火 旧暦 3月1日 先負 甲寅 三碧木星 新月 Malkolm Morgan V13 24885 日目

「もしかして同居人には認知症の初期症状の兆候が見られるのではないか。」そんな危惧をふと抱いたのはもう 1 年以上も前のことである。世の中には認知症の程度を測るテストが知られてゐるけれども、それらのテストは症状がある程度進んでしまってから、「あなたはもうここまで来てますよ」と教へてくれるだけである。その前の段階で現れる種々の小さな異変を見つけて予防するためにはそばに暮らす人の細かな観察眼に頼るしかないのが実情ではないだらうか。認知症でなくても人は間違ひをするものだから、それが病気から来るものかどうかを判定することは難しい。どんな状況であれ、小さな間違ひをその都度鋭く指摘することは良くないと思ふから、相手が間違へてもなるべく「今、君は間違へたよ」と言はない様に心がけてゐる。自分の方が間違ふことだってもちろんあるからだ。そればかりでなく、「認知症」とか「老人ボケ」といふ言葉を日常会話の中で ーどんな文脈で用ゐるにせよー 使はないことを僕は心がけて来た。娘に女児が授かってからは僕らは週に一度の割合でストックホルムの娘のアパートを訪ねる様になったが、これが今の同居人の最大の生き甲斐である。

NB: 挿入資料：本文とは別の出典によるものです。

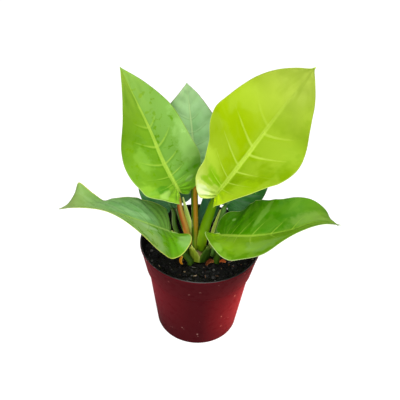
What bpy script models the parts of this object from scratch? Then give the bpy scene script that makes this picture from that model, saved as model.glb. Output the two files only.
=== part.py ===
"""Potted philodendron in its nursery pot.

A self-heading philodendron with nine stalked leaves on a short crown, in soil, in a 15 cm turned
plastic pot. Metres, +Z up. The origin is the centre of the pot's underside.
"""
import math
from dataclasses import dataclass, field

import bmesh
import bpy
import numpy as np
from mathutils import Vector

GAP = 0.0003

# Pot
POT_STEPS = 32
POT_HEIGHT = 0.1335
RIM_RADIUS = 0.075
COLLAR_RADIUS = 0.0677
SHOULDER_RADIUS = 0.0650
SHOULDER_HEIGHT = 0.0954
FOOT_RADIUS = 0.0535
WALL = 0.0018
FLOOR = 0.0020
CORNER = 0.0006
FOOT_CORNER = 0.0022
FLOOR_FILLET = 0.0014
SHOULDER_ROUND = 0.0010
LIP_WIDTH = 0.0022
LIP_DEPTH = 0.0030
LIP_ROUND = 0.0008
PAD_RADIUS = 0.016
DRAIN_RING_INNER = 0.019
DRAIN_RING_OUTER = 0.043
DRAIN_RING_RISE = 0.003
DRAIN_RING_SLOPE = 0.0035
DRAIN_HOLES = 8
DRAIN_HOLE_RADIUS = 0.004
DRAIN_CIRCLE = 0.031
DRAIN_SIDES = 12

# Soil and crown
SOIL_TOP = 0.118
SOIL_CLEARANCE = WALL + 0.0005
SOIL_EDGE_DROP = 0.0010
SOIL_LUMP = 0.0013
# Waves of the crumbled soil: radians a metre along X and Y, phase, share of the lump
SOIL_WAVES = (
    (310, 270, 1.7, 0.5), (310, -270, 0.9, 0.5), (520, -410, 2.1, 0.7), (190, 640, 4.0, 0.5),
)
SOIL_RINGS = (0.016, 0.032, 0.040, 0.048, 0.056, 0.064)
CALM_RADIUS = 0.034
LUMP_FADE = 0.010
CROWN_CENTRE = (-0.0003, -0.0125)
CROWN_RADIUS = 0.0100
CROWN_BOTTOM = 0.080
CROWN_TOP = 0.128
CROWN_TIP = 0.012
CROWN_TAPER = 0.7
CROWN_SIDES = 20
HOLE_SIDES = 12
HOLE_REACH = 0.02
FOOT_DEPTH = 0.014

# Blades
BLADE = 0.0009
KEEL = 0.0034
KEEL_HALF_WIDTH = 0.0026
KEEL_START = 0.02
COLUMNS = 18
ROWS = (0.0, 0.06, 0.30, 0.65, 1.0)
VEIN_SWEEP = 1.25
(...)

僕は自分が感じる疑ひを誰にも言はずにゐたが、同居人と娘との会話の中で娘が小さな異変に気付いた時、それが身内によって発見されたことが僕には救ひであった。それにしてもこれはやはり病院で一度みてもらった方が良くはないかと思はれたのだが、本人の気持ちもあるから言ひ出すことが難しい。今、日本に来たのを機に、日本で検査を受けてみないかと尋ねてみた。すると本人もまたこれまで悩むこともあったらしく、「受けたい」と言ったので、お医者さんをしてゐる昔の友達に連絡して、今日、病院へ一緒に行って、MRI の検査を含めて受けて来た。その結果は良好で、特に脳が縮退してゐる様子もなく、異常は見られなかった。安心した。それならば、これからは努力次第で、認知症を回避する余地があるに違ひない。認知症はひとりでに進むものではない。周囲の人との関係の中で進むものだ。同居人の認知症を回避できるかどうかの責任の一端はこの僕にあるのだとの思ひを新たにした1日であった。